Angleton had found a calling and a mentor.
Once he met Philby the world of intelligence that had once interested him consumed him. “He had taken on the Nazis and the Fascists head-on and penetrated their operations in Spain and Germany,” he said. “His sophistication and experience appealed to us.… Kim taught me a great deal.”68
* * *
SO DID NORMAN PEARSON. He imparted to Angleton his knowledge about one of the most significant activities housed at Bletchley Park: ULTRA, the code-breaking operation that enabled the British to decipher all of Germany’s military communications and read them in real time. By May 1944, the British believed they had, for perhaps for the first time in modern military history, a complete understanding of the enemy’s intelligence resources.69
Pearson also sat on the committee that decided how to use the ULTRA information. He was let in on another, even more closely held British secret: the practice of “doubling” certain German agents to feed disinformation back to Berlin so as to shape the thinking and the actions of Hitler’s generals.

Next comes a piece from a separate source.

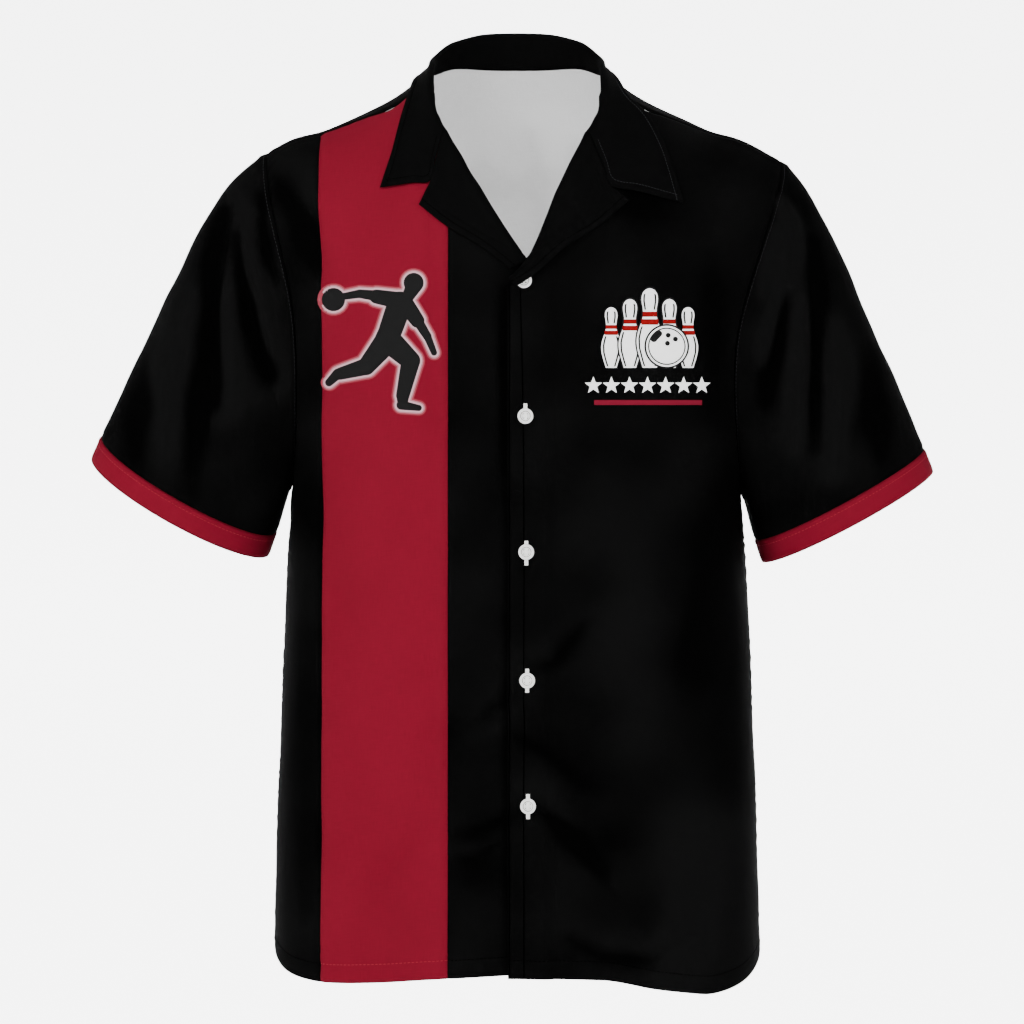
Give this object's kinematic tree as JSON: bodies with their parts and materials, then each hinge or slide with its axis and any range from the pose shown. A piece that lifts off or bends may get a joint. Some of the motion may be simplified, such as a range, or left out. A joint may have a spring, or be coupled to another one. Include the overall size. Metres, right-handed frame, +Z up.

It was a subtle, dirty game that Pearson shared with Angleton. The Germans had infiltrated dozens of spies into England with the mission of stealing information, identifying targets, and reporting back to listening posts on the Continent. When the British captured one of the German spies, they would “double” him—that is, compel him to send back a judicious mixture of false and accurate data, which would give the Germans a mistaken view of battlefield reality. In the run-up to the Normandy invasion of June 1944, the British had manipulated the Germans into massing their troops away from the selected landing point. The deception enabled the Allied armies to land at Normandy and start their drive toward Paris with the German resistance in disarray.